● DATASET EXTRACT
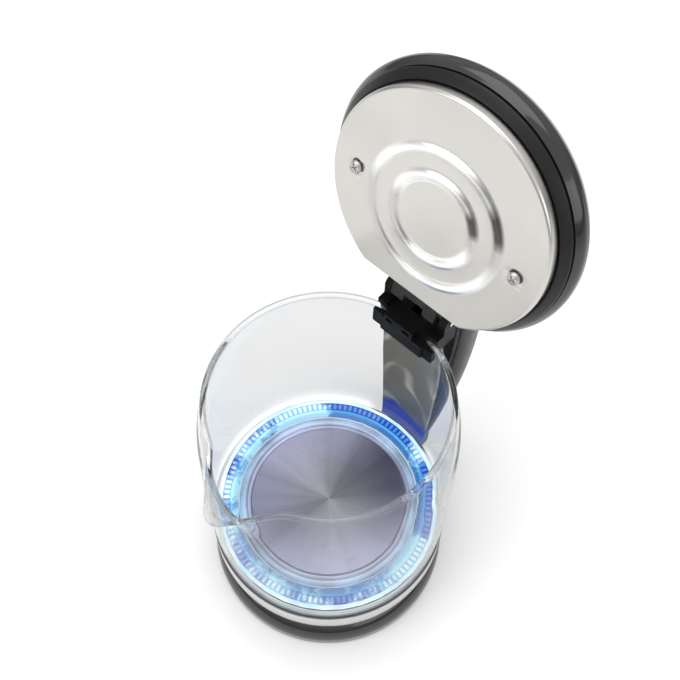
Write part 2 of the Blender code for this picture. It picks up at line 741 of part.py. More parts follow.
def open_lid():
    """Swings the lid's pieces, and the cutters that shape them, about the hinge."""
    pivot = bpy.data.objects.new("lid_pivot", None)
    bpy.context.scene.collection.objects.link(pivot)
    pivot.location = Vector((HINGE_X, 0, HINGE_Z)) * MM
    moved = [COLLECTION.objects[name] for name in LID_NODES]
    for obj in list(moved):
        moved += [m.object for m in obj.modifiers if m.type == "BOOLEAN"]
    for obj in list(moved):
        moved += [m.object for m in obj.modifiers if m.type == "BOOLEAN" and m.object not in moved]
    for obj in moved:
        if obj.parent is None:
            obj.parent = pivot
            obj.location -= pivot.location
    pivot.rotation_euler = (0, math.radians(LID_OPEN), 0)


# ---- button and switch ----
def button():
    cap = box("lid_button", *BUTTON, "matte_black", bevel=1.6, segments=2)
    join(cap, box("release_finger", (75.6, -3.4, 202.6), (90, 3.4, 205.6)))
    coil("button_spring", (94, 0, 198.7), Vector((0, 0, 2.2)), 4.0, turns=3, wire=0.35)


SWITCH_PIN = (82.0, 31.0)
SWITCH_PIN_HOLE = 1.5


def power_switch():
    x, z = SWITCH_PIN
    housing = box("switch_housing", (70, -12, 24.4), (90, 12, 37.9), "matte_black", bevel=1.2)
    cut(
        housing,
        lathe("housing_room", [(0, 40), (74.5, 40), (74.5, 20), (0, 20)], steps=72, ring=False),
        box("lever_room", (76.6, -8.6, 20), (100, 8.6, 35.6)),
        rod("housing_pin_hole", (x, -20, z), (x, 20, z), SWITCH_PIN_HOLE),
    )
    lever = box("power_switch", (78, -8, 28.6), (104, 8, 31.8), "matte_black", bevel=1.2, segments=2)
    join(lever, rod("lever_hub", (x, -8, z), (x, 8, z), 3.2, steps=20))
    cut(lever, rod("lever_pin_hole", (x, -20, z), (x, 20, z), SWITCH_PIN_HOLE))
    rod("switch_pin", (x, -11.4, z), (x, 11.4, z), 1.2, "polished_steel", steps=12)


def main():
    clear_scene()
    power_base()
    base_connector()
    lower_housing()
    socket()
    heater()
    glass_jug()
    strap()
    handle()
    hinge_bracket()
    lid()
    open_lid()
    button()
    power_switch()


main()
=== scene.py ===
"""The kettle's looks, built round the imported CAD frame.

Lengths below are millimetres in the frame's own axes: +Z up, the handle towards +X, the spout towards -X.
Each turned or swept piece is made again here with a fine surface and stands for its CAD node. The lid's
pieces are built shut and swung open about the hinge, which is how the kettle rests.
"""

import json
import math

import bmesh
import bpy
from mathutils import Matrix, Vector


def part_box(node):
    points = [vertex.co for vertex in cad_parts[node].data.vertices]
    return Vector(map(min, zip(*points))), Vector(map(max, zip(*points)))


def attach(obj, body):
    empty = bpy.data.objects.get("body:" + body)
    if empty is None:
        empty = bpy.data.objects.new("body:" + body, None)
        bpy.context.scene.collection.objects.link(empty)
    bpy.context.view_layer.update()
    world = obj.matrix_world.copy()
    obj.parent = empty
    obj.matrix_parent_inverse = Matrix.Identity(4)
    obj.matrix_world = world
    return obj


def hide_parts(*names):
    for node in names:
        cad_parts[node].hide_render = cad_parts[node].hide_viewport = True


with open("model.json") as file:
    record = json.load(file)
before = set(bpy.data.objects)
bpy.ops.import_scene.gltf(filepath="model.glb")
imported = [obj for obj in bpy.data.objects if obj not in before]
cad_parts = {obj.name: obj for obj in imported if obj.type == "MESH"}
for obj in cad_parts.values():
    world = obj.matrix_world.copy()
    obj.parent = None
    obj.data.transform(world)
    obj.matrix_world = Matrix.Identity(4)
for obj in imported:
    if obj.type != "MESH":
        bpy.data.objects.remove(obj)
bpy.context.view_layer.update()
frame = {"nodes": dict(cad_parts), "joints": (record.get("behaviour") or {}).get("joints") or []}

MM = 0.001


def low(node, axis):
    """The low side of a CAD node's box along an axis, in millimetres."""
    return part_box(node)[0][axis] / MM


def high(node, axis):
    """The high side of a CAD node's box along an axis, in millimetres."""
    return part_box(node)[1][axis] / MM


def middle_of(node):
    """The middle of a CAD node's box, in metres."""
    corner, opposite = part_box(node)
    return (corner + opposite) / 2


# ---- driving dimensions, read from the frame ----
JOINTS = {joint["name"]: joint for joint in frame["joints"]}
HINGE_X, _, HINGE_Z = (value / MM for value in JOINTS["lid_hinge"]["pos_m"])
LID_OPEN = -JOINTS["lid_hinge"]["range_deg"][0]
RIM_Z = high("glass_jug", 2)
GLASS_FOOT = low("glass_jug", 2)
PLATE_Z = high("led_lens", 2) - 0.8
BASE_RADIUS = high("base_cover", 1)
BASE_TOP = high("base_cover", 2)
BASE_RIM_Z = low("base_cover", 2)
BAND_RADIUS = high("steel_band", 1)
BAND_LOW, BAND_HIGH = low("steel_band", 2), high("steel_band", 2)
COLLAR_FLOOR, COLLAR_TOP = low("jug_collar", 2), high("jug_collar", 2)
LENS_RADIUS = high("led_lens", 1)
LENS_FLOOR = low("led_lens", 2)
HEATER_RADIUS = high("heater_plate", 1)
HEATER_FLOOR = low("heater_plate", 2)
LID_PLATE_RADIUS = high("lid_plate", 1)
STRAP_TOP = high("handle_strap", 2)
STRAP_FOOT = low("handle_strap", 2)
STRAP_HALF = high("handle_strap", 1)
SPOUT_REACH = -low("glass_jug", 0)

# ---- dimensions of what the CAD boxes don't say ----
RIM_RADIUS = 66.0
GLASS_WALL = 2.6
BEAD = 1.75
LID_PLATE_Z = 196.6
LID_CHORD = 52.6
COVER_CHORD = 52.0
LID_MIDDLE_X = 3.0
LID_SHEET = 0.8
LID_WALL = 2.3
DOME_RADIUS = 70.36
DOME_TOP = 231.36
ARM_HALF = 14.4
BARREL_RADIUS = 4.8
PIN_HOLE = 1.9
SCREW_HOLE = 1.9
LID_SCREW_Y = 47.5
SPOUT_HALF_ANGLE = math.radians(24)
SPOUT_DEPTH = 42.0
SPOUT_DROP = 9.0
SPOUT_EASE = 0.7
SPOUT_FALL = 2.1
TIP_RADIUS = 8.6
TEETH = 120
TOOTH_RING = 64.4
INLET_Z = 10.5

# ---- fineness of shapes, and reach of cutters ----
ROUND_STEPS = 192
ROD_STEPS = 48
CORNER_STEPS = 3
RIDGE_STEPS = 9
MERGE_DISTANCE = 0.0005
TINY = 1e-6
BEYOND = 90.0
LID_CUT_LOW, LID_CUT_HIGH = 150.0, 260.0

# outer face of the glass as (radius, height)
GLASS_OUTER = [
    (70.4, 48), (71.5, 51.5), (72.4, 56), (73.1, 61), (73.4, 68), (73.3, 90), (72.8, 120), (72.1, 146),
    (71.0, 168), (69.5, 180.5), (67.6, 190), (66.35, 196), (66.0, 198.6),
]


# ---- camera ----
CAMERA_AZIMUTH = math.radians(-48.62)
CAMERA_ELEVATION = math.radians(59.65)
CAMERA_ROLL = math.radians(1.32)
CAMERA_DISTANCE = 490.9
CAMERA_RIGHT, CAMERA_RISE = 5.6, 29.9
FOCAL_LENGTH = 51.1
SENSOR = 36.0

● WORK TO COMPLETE
Output all of the data again, exactly.

● WORKED ANSWER
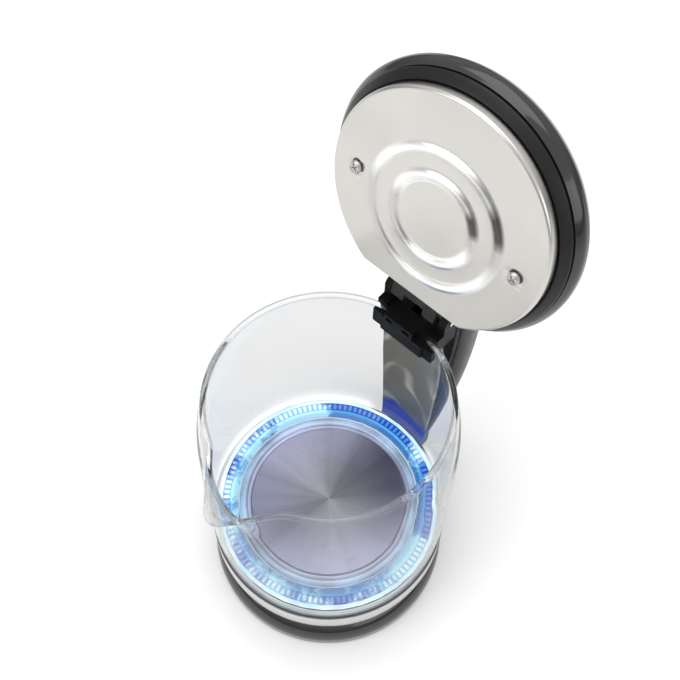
Write part 2 of the Blender code for this picture. It picks up at line 741 of part.py. More parts follow.
def open_lid():
    """Swings the lid's pieces, and the cutters that shape them, about the hinge."""
    pivot = bpy.data.objects.new("lid_pivot", None)
    bpy.context.scene.collection.objects.link(pivot)
    pivot.location = Vector((HINGE_X, 0, HINGE_Z)) * MM
    moved = [COLLECTION.objects[name] for name in LID_NODES]
    for obj in list(moved):
        moved += [m.object for m in obj.modifiers if m.type == "BOOLEAN"]
    for obj in list(moved):
        moved += [m.object for m in obj.modifiers if m.type == "BOOLEAN" and m.object not in moved]
    for obj in moved:
        if obj.parent is None:
            obj.parent = pivot
            obj.location -= pivot.location
    pivot.rotation_euler = (0, math.radians(LID_OPEN), 0)


# ---- button and switch ----
def button():
    cap = box("lid_button", *BUTTON, "matte_black", bevel=1.6, segments=2)
    join(cap, box("release_finger", (75.6, -3.4, 202.6), (90, 3.4, 205.6)))
    coil("button_spring", (94, 0, 198.7), Vector((0, 0, 2.2)), 4.0, turns=3, wire=0.35)


SWITCH_PIN = (82.0, 31.0)
SWITCH_PIN_HOLE = 1.5


def power_switch():
    x, z = SWITCH_PIN
    housing = box("switch_housing", (70, -12, 24.4), (90, 12, 37.9), "matte_black", bevel=1.2)
    cut(
        housing,
        lathe("housing_room", [(0, 40), (74.5, 40), (74.5, 20), (0, 20)], steps=72, ring=False),
        box("lever_room", (76.6, -8.6, 20), (100, 8.6, 35.6)),
        rod("housing_pin_hole", (x, -20, z), (x, 20, z), SWITCH_PIN_HOLE),
    )
    lever = box("power_switch", (78, -8, 28.6), (104, 8, 31.8), "matte_black", bevel=1.2, segments=2)
    join(lever, rod("lever_hub", (x, -8, z), (x, 8, z), 3.2, steps=20))
    cut(lever, rod("lever_pin_hole", (x, -20, z), (x, 20, z), SWITCH_PIN_HOLE))
    rod("switch_pin", (x, -11.4, z), (x, 11.4, z), 1.2, "polished_steel", steps=12)


def main():
    clear_scene()
    power_base()
    base_connector()
    lower_housing()
    socket()
    heater()
    glass_jug()
    strap()
    handle()
    hinge_bracket()
    lid()
    open_lid()
    button()
    power_switch()


main()
=== scene.py ===
"""The kettle's looks, built round the imported CAD frame.

Lengths below are millimetres in the frame's own axes: +Z up, the handle towards +X, the spout towards -X.
Each turned or swept piece is made again here with a fine surface and stands for its CAD node. The lid's
pieces are built shut and swung open about the hinge, which is how the kettle rests.
"""

import json
import math

import bmesh
import bpy
from mathutils import Matrix, Vector


def part_box(node):
    points = [vertex.co for vertex in cad_parts[node].data.vertices]
    return Vector(map(min, zip(*points))), Vector(map(max, zip(*points)))


def attach(obj, body):
    empty = bpy.data.objects.get("body:" + body)
    if empty is None:
        empty = bpy.data.objects.new("body:" + body, None)
        bpy.context.scene.collection.objects.link(empty)
    bpy.context.view_layer.update()
    world = obj.matrix_world.copy()
    obj.parent = empty
    obj.matrix_parent_inverse = Matrix.Identity(4)
    obj.matrix_world = world
    return obj


def hide_parts(*names):
    for node in names:
        cad_parts[node].hide_render = cad_parts[node].hide_viewport = True


with open("model.json") as file:
    record = json.load(file)
before = set(bpy.data.objects)
bpy.ops.import_scene.gltf(filepath="model.glb")
imported = [obj for obj in bpy.data.objects if obj not in before]
cad_parts = {obj.name: obj for obj in imported if obj.type == "MESH"}
for obj in cad_parts.values():
    world = obj.matrix_world.copy()
    obj.parent = None
    obj.data.transform(world)
    obj.matrix_world = Matrix.Identity(4)
for obj in imported:
    if obj.type != "MESH":
        bpy.data.objects.remove(obj)
bpy.context.view_layer.update()
frame = {"nodes": dict(cad_parts), "joints": (record.get("behaviour") or {}).get("joints") or []}

MM = 0.001


def low(node, axis):
    """The low side of a CAD node's box along an axis, in millimetres."""
    return part_box(node)[0][axis] / MM


def high(node, axis):
    """The high side of a CAD node's box along an axis, in millimetres."""
    return part_box(node)[1][axis] / MM


def middle_of(node):
    """The middle of a CAD node's box, in metres."""
    corner, opposite = part_box(node)
    return (corner + opposite) / 2


# ---- driving dimensions, read from the frame ----
JOINTS = {joint["name"]: joint for joint in frame["joints"]}
HINGE_X, _, HINGE_Z = (value / MM for value in JOINTS["lid_hinge"]["pos_m"])
LID_OPEN = -JOINTS["lid_hinge"]["range_deg"][0]
RIM_Z = high("glass_jug", 2)
GLASS_FOOT = low("glass_jug", 2)
PLATE_Z = high("led_lens", 2) - 0.8
BASE_RADIUS = high("base_cover", 1)
BASE_TOP = high("base_cover", 2)
BASE_RIM_Z = low("base_cover", 2)
BAND_RADIUS = high("steel_band", 1)
BAND_LOW, BAND_HIGH = low("steel_band", 2), high("steel_band", 2)
COLLAR_FLOOR, COLLAR_TOP = low("jug_collar", 2), high("jug_collar", 2)
LENS_RADIUS = high("led_lens", 1)
LENS_FLOOR = low("led_lens", 2)
HEATER_RADIUS = high("heater_plate", 1)
HEATER_FLOOR = low("heater_plate", 2)
LID_PLATE_RADIUS = high("lid_plate", 1)
STRAP_TOP = high("handle_strap", 2)
STRAP_FOOT = low("handle_strap", 2)
STRAP_HALF = high("handle_strap", 1)
SPOUT_REACH = -low("glass_jug", 0)

# ---- dimensions of what the CAD boxes don't say ----
RIM_RADIUS = 66.0
GLASS_WALL = 2.6
BEAD = 1.75
LID_PLATE_Z = 196.6
LID_CHORD = 52.6
COVER_CHORD = 52.0
LID_MIDDLE_X = 3.0
LID_SHEET = 0.8
LID_WALL = 2.3
DOME_RADIUS = 70.36
DOME_TOP = 231.36
ARM_HALF = 14.4
BARREL_RADIUS = 4.8
PIN_HOLE = 1.9
SCREW_HOLE = 1.9
LID_SCREW_Y = 47.5
SPOUT_HALF_ANGLE = math.radians(24)
SPOUT_DEPTH = 42.0
SPOUT_DROP = 9.0
SPOUT_EASE = 0.7
SPOUT_FALL = 2.1
TIP_RADIUS = 8.6
TEETH = 120
TOOTH_RING = 64.4
INLET_Z = 10.5

# ---- fineness of shapes, and reach of cutters ----
ROUND_STEPS = 192
ROD_STEPS = 48
CORNER_STEPS = 3
RIDGE_STEPS = 9
MERGE_DISTANCE = 0.0005
TINY = 1e-6
BEYOND = 90.0
LID_CUT_LOW, LID_CUT_HIGH = 150.0, 260.0

# outer face of the glass as (radius, height)
GLASS_OUTER = [
    (70.4, 48), (71.5, 51.5), (72.4, 56), (73.1, 61), (73.4, 68), (73.3, 90), (72.8, 120), (72.1, 146),
    (71.0, 168), (69.5, 180.5), (67.6, 190), (66.35, 196), (66.0, 198.6),
]


# ---- camera ----
CAMERA_AZIMUTH = math.radians(-48.62)
CAMERA_ELEVATION = math.radians(59.65)
CAMERA_ROLL = math.radians(1.32)
CAMERA_DISTANCE = 490.9
CAMERA_RIGHT, CAMERA_RISE = 5.6, 29.9
FOCAL_LENGTH = 51.1
SENSOR = 36.0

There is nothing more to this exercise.